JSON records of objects
============================================================
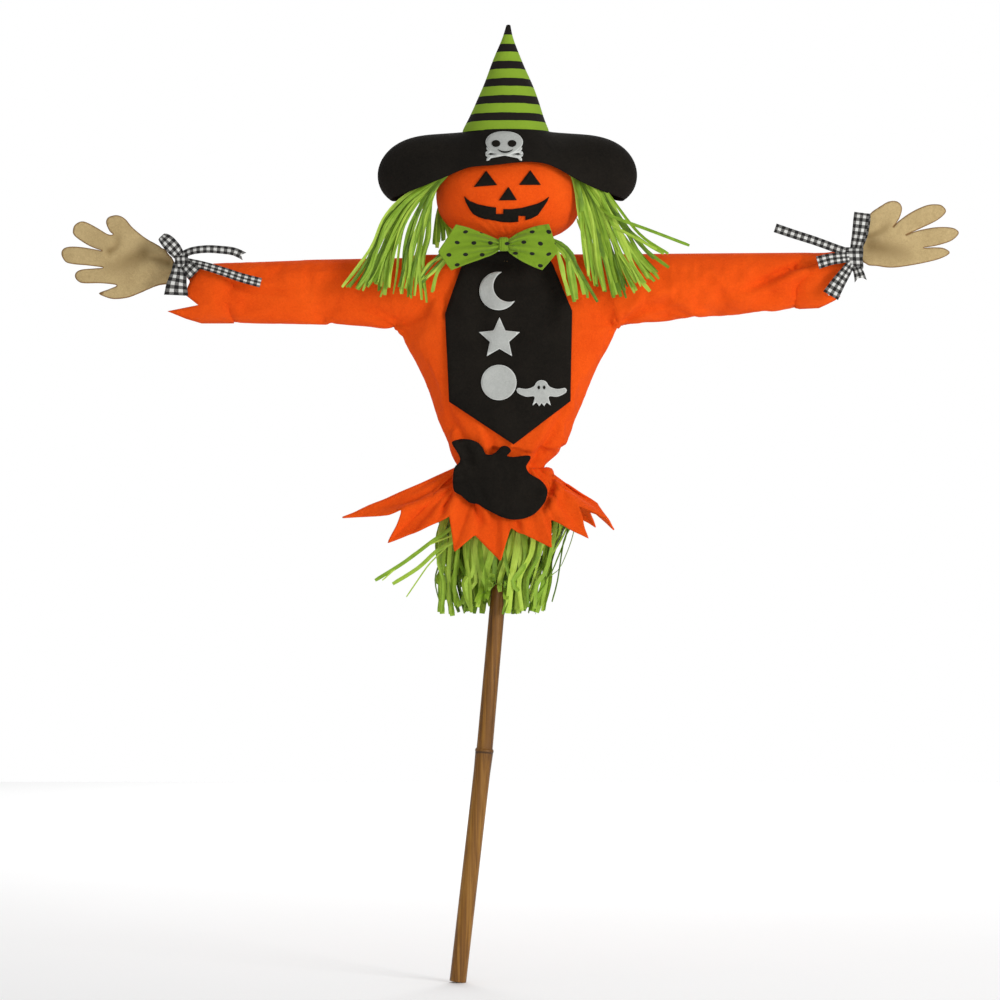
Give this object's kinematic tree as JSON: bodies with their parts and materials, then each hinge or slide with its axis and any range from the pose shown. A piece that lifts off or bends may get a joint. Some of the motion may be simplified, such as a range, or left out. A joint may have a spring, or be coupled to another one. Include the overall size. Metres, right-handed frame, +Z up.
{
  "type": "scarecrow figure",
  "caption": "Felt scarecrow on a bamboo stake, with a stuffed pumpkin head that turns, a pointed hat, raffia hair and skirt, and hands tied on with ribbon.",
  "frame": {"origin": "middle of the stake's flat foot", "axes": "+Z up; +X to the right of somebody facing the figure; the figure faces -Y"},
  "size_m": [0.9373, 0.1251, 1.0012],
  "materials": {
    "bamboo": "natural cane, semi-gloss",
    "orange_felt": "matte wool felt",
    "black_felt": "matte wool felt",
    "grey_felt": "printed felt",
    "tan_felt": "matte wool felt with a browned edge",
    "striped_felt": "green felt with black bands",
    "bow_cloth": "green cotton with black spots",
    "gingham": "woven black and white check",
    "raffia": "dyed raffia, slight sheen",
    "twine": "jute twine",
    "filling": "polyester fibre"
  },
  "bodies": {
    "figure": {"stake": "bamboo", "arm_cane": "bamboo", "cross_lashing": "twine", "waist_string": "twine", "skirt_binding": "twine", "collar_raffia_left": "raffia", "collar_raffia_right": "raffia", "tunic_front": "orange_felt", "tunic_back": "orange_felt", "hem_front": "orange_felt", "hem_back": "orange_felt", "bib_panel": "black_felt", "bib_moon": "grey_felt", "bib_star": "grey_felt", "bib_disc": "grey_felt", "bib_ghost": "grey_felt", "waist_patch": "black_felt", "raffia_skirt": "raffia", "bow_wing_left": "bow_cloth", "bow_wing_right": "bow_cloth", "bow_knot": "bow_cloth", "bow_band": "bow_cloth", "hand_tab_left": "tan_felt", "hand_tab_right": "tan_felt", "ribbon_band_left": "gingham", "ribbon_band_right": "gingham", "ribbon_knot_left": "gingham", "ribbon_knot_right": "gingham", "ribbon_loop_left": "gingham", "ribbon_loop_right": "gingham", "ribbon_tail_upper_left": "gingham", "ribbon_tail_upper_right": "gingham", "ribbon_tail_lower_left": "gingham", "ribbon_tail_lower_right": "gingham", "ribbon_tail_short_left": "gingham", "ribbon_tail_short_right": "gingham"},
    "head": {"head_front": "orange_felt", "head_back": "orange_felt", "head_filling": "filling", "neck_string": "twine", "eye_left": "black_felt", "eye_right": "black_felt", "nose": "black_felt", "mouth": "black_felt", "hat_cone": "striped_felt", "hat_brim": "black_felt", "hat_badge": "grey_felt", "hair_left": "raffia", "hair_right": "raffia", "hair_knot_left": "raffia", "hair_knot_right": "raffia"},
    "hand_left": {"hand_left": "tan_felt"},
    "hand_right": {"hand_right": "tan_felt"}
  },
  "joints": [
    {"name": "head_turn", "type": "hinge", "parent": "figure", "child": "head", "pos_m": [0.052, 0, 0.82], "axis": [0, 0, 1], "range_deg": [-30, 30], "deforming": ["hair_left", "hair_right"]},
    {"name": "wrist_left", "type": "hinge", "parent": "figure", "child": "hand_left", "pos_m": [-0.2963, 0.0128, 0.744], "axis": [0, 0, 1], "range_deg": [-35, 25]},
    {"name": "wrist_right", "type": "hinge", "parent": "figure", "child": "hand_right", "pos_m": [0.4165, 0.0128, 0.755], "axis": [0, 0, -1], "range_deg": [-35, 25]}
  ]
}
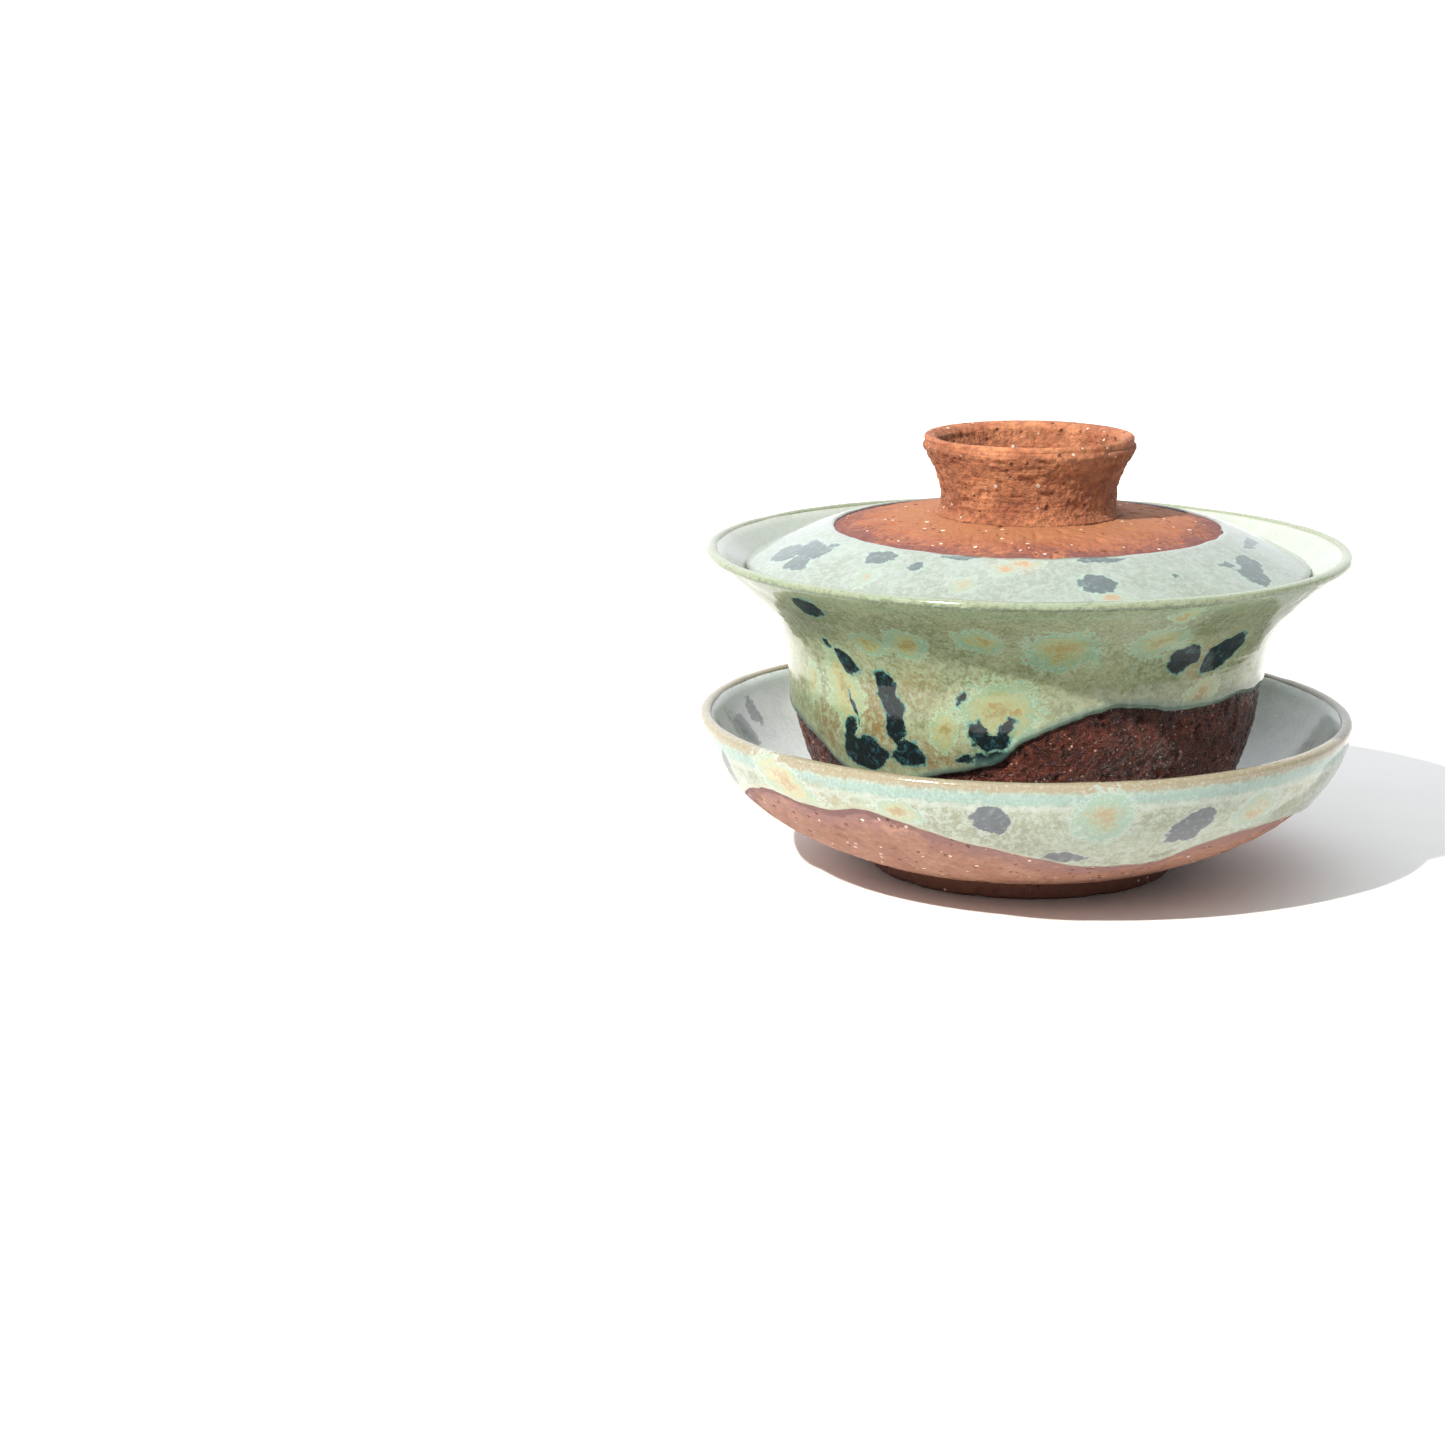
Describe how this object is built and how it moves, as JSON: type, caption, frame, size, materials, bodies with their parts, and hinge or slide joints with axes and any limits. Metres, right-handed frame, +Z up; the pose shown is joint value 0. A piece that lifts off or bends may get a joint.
============================================================
» **Exercise task**
Exactly reproduce the material above.

» **Correct answer**
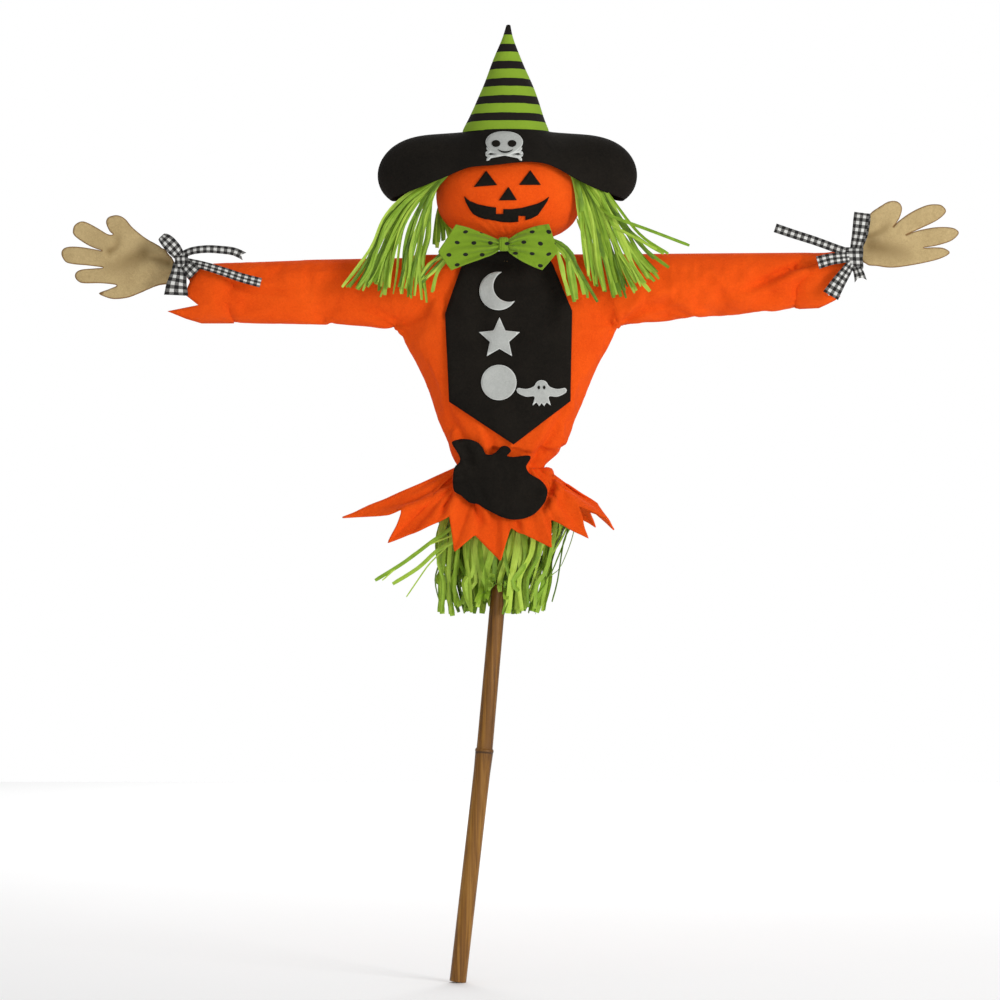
Give this object's kinematic tree as JSON: bodies with their parts and materials, then each hinge or slide with its axis and any range from the pose shown. A piece that lifts off or bends may get a joint. Some of the motion may be simplified, such as a range, or left out. A joint may have a spring, or be coupled to another one. Include the overall size. Metres, right-handed frame, +Z up.
{
  "type": "scarecrow figure",
  "caption": "Felt scarecrow on a bamboo stake, with a stuffed pumpkin head that turns, a pointed hat, raffia hair and skirt, and hands tied on with ribbon.",
  "frame": {"origin": "middle of the stake's flat foot", "axes": "+Z up; +X to the right of somebody facing the figure; the figure faces -Y"},
  "size_m": [0.9373, 0.1251, 1.0012],
  "materials": {
    "bamboo": "natural cane, semi-gloss",
    "orange_felt": "matte wool felt",
    "black_felt": "matte wool felt",
    "grey_felt": "printed felt",
    "tan_felt": "matte wool felt with a browned edge",
    "striped_felt": "green felt with black bands",
    "bow_cloth": "green cotton with black spots",
    "gingham": "woven black and white check",
    "raffia": "dyed raffia, slight sheen",
    "twine": "jute twine",
    "filling": "polyester fibre"
  },
  "bodies": {
    "figure": {"stake": "bamboo", "arm_cane": "bamboo", "cross_lashing": "twine", "waist_string": "twine", "skirt_binding": "twine", "collar_raffia_left": "raffia", "collar_raffia_right": "raffia", "tunic_front": "orange_felt", "tunic_back": "orange_felt", "hem_front": "orange_felt", "hem_back": "orange_felt", "bib_panel": "black_felt", "bib_moon": "grey_felt", "bib_star": "grey_felt", "bib_disc": "grey_felt", "bib_ghost": "grey_felt", "waist_patch": "black_felt", "raffia_skirt": "raffia", "bow_wing_left": "bow_cloth", "bow_wing_right": "bow_cloth", "bow_knot": "bow_cloth", "bow_band": "bow_cloth", "hand_tab_left": "tan_felt", "hand_tab_right": "tan_felt", "ribbon_band_left": "gingham", "ribbon_band_right": "gingham", "ribbon_knot_left": "gingham", "ribbon_knot_right": "gingham", "ribbon_loop_left": "gingham", "ribbon_loop_right": "gingham", "ribbon_tail_upper_left": "gingham", "ribbon_tail_upper_right": "gingham", "ribbon_tail_lower_left": "gingham", "ribbon_tail_lower_right": "gingham", "ribbon_tail_short_left": "gingham", "ribbon_tail_short_right": "gingham"},
    "head": {"head_front": "orange_felt", "head_back": "orange_felt", "head_filling": "filling", "neck_string": "twine", "eye_left": "black_felt", "eye_right": "black_felt", "nose": "black_felt", "mouth": "black_felt", "hat_cone": "striped_felt", "hat_brim": "black_felt", "hat_badge": "grey_felt", "hair_left": "raffia", "hair_right": "raffia", "hair_knot_left": "raffia", "hair_knot_right": "raffia"},
    "hand_left": {"hand_left": "tan_felt"},
    "hand_right": {"hand_right": "tan_felt"}
  },
  "joints": [
    {"name": "head_turn", "type": "hinge", "parent": "figure", "child": "head", "pos_m": [0.052, 0, 0.82], "axis": [0, 0, 1], "range_deg": [-30, 30], "deforming": ["hair_left", "hair_right"]},
    {"name": "wrist_left", "type": "hinge", "parent": "figure", "child": "hand_left", "pos_m": [-0.2963, 0.0128, 0.744], "axis": [0, 0, 1], "range_deg": [-35, 25]},
    {"name": "wrist_right", "type": "hinge", "parent": "figure", "child": "hand_right", "pos_m": [0.4165, 0.0128, 0.755], "axis": [0, 0, -1], "range_deg": [-35, 25]}
  ]
}
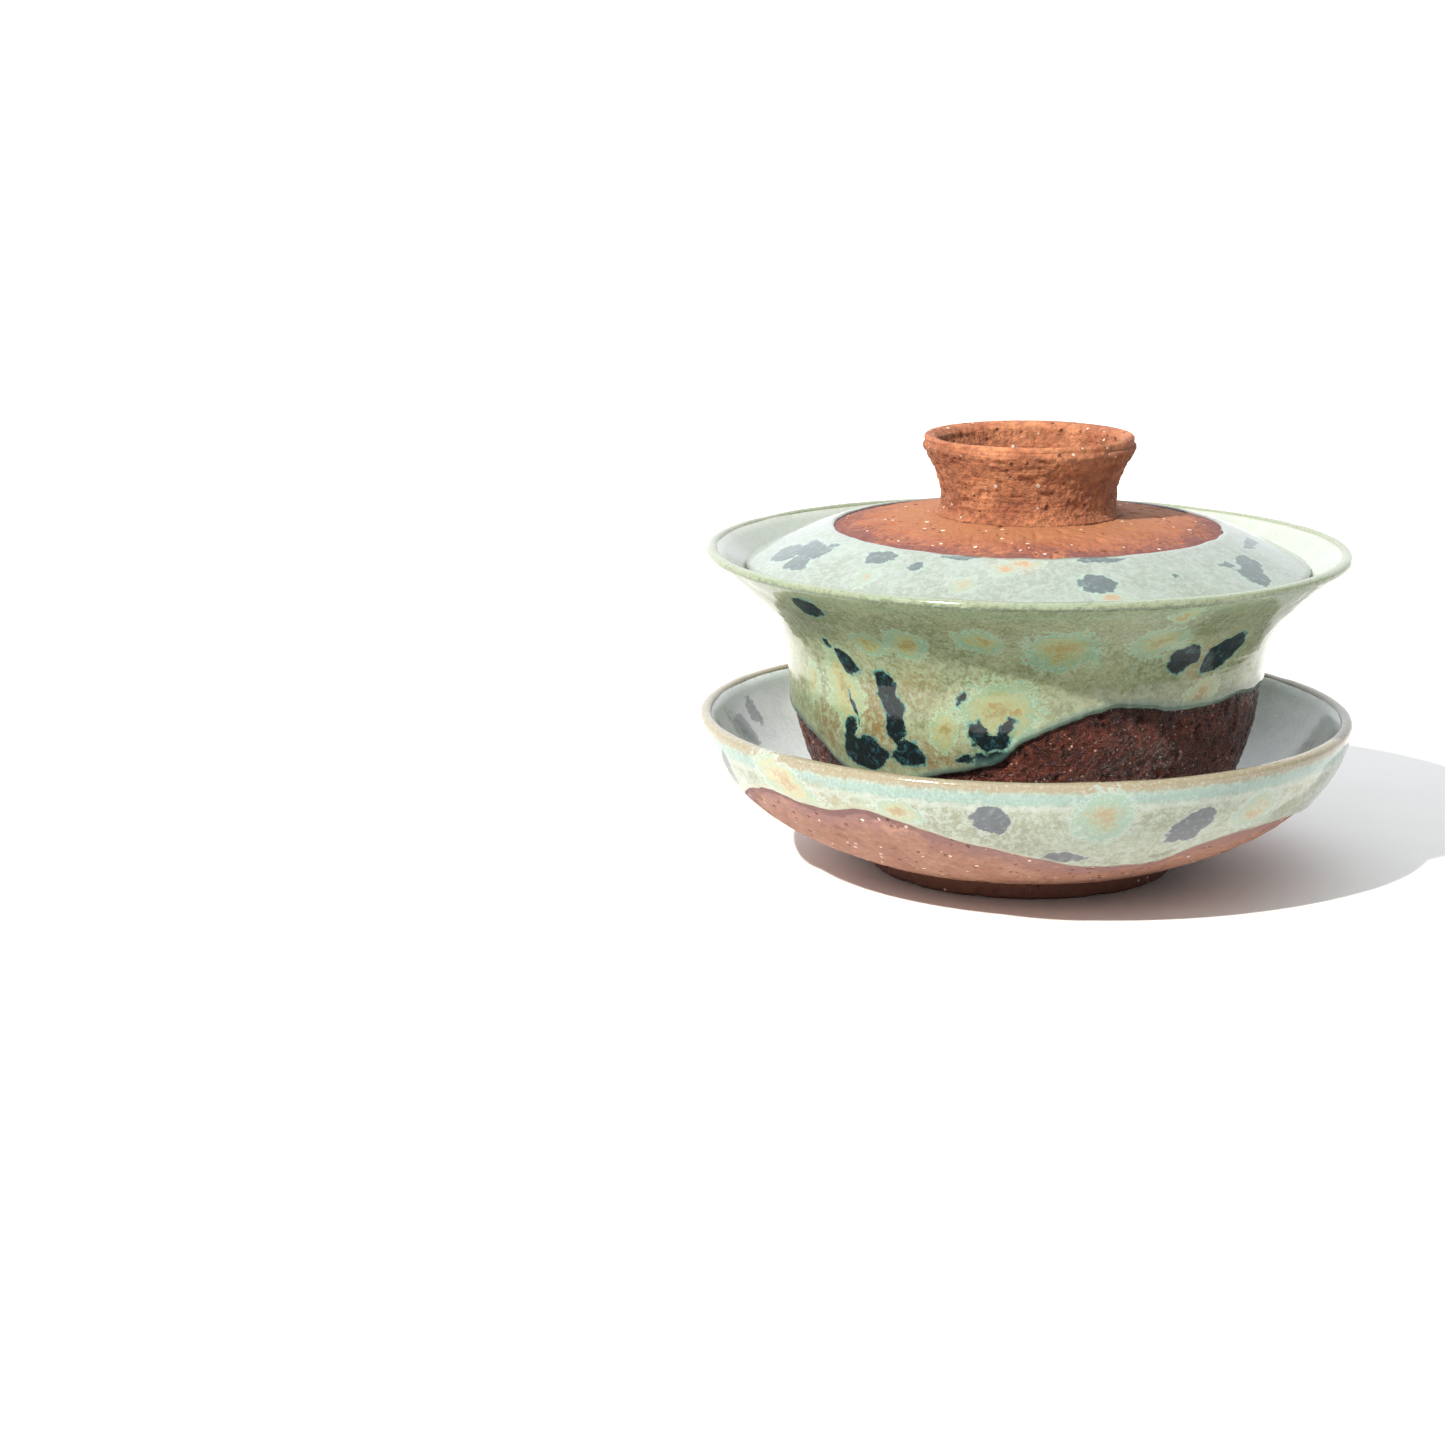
Describe how this object is built and how it moves, as JSON: type, caption, frame, size, materials, bodies with their parts, and hinge or slide joints with axes and any limits. Metres, right-handed frame, +Z up; the pose shown is joint value 0. A piece that lifts off or bends may get a joint.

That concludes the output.